Work to do. Both the line containing "add_peg_loop(name, foot_point(arch, front))" and the line containing "obj.parent = None" belong in the answer, along with every line between them; print exactly those.

____

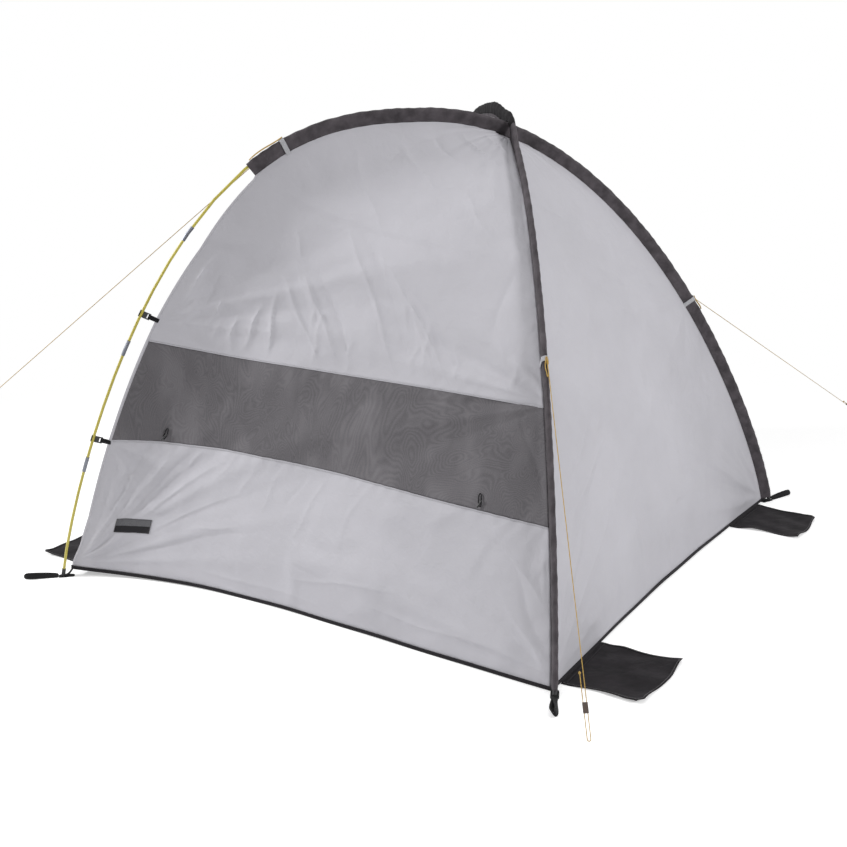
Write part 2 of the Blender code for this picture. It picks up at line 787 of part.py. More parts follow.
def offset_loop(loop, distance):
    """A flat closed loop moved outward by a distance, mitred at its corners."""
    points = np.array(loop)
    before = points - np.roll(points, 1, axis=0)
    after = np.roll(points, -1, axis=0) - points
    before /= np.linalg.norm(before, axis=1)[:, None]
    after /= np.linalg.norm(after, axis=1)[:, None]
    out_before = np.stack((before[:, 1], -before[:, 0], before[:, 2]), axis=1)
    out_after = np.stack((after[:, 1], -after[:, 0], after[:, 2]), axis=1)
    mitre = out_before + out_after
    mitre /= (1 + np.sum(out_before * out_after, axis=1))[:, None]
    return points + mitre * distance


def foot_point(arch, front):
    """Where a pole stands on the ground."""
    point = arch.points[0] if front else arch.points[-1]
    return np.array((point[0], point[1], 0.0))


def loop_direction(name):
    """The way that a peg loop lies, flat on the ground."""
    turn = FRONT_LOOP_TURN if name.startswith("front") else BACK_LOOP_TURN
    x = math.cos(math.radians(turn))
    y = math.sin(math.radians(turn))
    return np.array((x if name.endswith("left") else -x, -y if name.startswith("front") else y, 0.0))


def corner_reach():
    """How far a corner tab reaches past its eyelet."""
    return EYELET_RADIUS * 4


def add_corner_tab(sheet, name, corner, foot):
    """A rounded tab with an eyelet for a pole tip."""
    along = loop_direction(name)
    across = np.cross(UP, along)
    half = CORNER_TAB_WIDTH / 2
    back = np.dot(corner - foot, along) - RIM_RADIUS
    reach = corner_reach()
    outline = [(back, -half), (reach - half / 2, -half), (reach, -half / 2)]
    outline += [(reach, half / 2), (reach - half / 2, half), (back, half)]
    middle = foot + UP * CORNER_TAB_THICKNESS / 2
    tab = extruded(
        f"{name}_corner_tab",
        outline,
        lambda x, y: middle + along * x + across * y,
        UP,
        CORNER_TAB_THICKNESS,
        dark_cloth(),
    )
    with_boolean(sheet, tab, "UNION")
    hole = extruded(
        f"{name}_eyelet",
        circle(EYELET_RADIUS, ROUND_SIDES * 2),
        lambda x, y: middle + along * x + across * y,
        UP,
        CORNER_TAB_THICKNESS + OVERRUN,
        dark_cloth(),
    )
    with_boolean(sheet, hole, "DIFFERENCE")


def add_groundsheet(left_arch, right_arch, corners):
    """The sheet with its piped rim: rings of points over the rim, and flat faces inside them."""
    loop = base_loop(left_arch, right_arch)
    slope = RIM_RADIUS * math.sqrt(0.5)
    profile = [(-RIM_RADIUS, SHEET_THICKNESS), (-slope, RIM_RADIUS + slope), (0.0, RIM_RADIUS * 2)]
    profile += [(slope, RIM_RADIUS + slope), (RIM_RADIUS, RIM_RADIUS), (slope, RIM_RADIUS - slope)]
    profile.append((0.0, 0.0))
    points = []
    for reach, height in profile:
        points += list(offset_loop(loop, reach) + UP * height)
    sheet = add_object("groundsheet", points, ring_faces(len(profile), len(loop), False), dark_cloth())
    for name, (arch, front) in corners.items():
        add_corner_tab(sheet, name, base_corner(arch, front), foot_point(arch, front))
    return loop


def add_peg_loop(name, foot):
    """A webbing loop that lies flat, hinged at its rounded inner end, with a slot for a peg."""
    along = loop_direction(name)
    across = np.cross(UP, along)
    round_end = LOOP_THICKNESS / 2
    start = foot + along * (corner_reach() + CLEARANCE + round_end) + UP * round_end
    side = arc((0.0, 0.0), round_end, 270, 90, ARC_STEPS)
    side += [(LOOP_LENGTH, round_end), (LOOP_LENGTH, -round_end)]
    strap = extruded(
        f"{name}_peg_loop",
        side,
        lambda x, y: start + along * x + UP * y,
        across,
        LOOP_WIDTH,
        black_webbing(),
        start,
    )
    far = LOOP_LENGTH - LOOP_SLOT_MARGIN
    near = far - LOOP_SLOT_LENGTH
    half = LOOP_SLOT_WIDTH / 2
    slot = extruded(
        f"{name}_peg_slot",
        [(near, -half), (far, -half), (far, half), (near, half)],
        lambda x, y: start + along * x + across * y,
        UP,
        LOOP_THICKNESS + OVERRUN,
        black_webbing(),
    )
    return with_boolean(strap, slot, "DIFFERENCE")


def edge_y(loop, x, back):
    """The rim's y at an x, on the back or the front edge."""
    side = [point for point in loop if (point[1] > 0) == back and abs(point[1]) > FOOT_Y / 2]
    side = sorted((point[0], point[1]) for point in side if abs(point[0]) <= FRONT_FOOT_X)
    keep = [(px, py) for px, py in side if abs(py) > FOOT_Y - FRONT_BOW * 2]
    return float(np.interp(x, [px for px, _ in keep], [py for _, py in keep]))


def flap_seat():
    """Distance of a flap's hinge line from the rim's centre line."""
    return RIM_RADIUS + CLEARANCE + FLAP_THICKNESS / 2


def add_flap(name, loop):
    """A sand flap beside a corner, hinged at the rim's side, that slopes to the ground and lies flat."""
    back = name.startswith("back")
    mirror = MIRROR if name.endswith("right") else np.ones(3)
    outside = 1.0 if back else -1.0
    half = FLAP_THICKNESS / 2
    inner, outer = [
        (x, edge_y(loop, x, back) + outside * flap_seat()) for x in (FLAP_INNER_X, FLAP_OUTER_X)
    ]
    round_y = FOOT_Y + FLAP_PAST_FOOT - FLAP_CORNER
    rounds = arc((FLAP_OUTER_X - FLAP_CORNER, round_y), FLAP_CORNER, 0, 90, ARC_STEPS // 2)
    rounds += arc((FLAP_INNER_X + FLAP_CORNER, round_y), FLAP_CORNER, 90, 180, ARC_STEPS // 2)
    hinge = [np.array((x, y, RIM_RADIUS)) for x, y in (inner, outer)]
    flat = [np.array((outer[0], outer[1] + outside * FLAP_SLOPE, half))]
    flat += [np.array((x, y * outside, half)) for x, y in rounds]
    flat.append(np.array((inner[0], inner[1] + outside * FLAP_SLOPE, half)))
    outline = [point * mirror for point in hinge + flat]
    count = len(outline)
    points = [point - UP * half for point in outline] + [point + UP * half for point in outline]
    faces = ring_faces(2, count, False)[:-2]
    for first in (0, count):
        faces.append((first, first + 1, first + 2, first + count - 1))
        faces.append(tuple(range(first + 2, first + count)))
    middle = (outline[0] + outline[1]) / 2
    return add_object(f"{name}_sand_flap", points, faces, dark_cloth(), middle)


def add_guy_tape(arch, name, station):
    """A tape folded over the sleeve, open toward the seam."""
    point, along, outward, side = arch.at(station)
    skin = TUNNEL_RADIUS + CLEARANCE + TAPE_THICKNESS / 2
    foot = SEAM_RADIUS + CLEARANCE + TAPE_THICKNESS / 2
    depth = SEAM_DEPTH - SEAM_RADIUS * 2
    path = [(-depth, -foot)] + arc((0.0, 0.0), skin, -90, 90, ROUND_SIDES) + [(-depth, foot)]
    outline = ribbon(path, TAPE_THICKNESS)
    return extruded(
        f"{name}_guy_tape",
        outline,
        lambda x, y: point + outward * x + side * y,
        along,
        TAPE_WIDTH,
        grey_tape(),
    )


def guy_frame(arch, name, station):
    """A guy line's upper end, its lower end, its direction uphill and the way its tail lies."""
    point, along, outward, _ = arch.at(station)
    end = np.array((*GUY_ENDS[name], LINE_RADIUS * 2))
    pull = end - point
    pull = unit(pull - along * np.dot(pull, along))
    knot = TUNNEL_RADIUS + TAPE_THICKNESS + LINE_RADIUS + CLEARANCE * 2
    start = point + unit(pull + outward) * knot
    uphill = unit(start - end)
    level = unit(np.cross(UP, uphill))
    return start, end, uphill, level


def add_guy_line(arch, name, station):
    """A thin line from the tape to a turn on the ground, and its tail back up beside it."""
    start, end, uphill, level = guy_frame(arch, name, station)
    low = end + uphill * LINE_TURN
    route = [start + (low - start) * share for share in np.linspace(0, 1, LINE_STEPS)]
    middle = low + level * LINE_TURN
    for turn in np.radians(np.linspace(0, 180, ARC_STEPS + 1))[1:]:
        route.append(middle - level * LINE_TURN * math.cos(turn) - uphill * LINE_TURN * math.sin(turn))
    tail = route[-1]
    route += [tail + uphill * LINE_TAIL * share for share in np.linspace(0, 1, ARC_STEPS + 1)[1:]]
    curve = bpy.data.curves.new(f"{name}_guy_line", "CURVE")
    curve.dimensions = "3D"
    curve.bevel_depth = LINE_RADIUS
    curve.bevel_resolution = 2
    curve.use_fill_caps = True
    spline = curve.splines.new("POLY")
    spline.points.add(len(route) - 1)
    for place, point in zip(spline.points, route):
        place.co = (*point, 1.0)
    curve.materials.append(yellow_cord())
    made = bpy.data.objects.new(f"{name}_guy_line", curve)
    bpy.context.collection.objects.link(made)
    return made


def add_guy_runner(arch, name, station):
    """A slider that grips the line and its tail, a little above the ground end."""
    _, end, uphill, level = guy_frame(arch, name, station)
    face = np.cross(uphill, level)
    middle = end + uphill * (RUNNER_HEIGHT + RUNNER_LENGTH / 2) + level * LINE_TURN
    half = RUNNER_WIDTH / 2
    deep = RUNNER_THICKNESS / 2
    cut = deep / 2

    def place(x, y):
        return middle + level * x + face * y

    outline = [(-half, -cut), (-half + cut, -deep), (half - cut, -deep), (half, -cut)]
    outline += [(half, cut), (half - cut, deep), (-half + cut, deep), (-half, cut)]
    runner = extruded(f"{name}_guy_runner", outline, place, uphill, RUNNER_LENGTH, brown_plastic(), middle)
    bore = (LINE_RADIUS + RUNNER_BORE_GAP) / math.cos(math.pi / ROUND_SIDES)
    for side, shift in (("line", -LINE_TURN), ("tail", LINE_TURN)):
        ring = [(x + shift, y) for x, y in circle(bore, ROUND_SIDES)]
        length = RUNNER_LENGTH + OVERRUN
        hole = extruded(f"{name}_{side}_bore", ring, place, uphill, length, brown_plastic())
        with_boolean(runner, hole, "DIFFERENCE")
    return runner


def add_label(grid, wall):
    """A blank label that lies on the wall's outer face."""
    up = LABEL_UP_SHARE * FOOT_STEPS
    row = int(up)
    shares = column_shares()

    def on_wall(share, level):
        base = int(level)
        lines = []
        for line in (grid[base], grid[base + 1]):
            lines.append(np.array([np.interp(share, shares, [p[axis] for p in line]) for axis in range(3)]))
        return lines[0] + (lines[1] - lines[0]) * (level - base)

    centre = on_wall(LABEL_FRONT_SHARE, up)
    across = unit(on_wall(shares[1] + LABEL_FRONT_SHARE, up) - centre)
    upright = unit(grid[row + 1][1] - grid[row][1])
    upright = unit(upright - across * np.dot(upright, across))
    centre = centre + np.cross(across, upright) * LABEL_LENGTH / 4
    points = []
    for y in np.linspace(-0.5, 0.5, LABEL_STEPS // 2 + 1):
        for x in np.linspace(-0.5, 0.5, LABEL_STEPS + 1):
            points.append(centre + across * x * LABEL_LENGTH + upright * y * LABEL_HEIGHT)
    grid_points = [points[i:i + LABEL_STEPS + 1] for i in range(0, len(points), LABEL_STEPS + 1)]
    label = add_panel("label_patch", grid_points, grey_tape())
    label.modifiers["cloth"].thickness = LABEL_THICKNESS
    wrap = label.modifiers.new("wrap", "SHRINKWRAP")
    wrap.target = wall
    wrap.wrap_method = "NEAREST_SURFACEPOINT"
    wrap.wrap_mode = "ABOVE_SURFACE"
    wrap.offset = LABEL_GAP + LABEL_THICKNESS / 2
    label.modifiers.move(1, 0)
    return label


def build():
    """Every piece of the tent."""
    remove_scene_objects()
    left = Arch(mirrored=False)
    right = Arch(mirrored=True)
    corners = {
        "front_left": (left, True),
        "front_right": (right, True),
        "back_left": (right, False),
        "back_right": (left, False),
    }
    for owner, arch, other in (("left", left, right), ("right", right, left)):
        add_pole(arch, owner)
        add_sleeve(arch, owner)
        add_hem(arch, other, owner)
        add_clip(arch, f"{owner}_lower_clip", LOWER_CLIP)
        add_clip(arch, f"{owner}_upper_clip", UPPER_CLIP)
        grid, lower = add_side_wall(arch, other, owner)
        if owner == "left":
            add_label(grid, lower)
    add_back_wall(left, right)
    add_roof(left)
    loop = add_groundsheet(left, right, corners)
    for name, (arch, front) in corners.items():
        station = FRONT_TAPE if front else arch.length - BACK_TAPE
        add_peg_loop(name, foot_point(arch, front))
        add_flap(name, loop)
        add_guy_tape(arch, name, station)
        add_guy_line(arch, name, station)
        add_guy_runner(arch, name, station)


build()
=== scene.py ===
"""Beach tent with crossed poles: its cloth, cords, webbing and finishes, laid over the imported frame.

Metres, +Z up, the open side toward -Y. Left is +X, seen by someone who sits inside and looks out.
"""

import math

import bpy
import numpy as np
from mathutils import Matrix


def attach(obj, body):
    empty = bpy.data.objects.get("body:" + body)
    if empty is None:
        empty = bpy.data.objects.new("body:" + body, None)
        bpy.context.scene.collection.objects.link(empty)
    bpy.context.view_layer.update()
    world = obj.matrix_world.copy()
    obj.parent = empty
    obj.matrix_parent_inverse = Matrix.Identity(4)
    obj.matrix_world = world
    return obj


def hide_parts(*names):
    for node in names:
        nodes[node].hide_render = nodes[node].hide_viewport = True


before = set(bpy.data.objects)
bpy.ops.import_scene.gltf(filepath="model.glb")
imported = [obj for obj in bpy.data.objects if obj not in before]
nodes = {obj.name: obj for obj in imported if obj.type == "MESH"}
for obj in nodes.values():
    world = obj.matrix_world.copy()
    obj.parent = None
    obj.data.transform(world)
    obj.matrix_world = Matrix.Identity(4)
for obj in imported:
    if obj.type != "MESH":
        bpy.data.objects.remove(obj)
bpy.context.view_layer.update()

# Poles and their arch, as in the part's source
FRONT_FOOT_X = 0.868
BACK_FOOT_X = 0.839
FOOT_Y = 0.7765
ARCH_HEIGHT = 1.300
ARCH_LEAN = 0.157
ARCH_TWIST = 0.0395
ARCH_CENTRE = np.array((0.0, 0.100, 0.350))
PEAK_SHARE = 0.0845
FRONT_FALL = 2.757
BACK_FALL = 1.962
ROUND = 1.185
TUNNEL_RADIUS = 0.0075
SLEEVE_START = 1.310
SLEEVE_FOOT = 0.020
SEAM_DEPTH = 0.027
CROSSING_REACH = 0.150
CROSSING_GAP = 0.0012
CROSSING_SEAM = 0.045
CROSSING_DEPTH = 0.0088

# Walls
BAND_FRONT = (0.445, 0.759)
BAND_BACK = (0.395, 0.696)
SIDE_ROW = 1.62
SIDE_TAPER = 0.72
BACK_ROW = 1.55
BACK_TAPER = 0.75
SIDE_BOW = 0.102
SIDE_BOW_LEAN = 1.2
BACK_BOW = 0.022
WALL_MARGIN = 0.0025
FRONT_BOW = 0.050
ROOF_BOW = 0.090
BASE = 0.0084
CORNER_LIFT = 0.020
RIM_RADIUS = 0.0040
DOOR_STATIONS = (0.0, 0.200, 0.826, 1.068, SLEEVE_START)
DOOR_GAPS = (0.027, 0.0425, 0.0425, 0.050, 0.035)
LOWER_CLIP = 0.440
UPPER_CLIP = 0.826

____

Reply to the exercise.
        add_peg_loop(name, foot_point(arch, front))
        add_flap(name, loop)
        add_guy_tape(arch, name, station)
        add_guy_line(arch, name, station)
        add_guy_runner(arch, name, station)


build()
=== scene.py ===
"""Beach tent with crossed poles: its cloth, cords, webbing and finishes, laid over the imported frame.

Metres, +Z up, the open side toward -Y. Left is +X, seen by someone who sits inside and looks out.
"""

import math

import bpy
import numpy as np
from mathutils import Matrix


def attach(obj, body):
    empty = bpy.data.objects.get("body:" + body)
    if empty is None:
        empty = bpy.data.objects.new("body:" + body, None)
        bpy.context.scene.collection.objects.link(empty)
    bpy.context.view_layer.update()
    world = obj.matrix_world.copy()
    obj.parent = empty
    obj.matrix_parent_inverse = Matrix.Identity(4)
    obj.matrix_world = world
    return obj


def hide_parts(*names):
    for node in names:
        nodes[node].hide_render = nodes[node].hide_viewport = True


before = set(bpy.data.objects)
bpy.ops.import_scene.gltf(filepath="model.glb")
imported = [obj for obj in bpy.data.objects if obj not in before]
nodes = {obj.name: obj for obj in imported if obj.type == "MESH"}
for obj in nodes.values():
    world = obj.matrix_world.copy()
    obj.parent = None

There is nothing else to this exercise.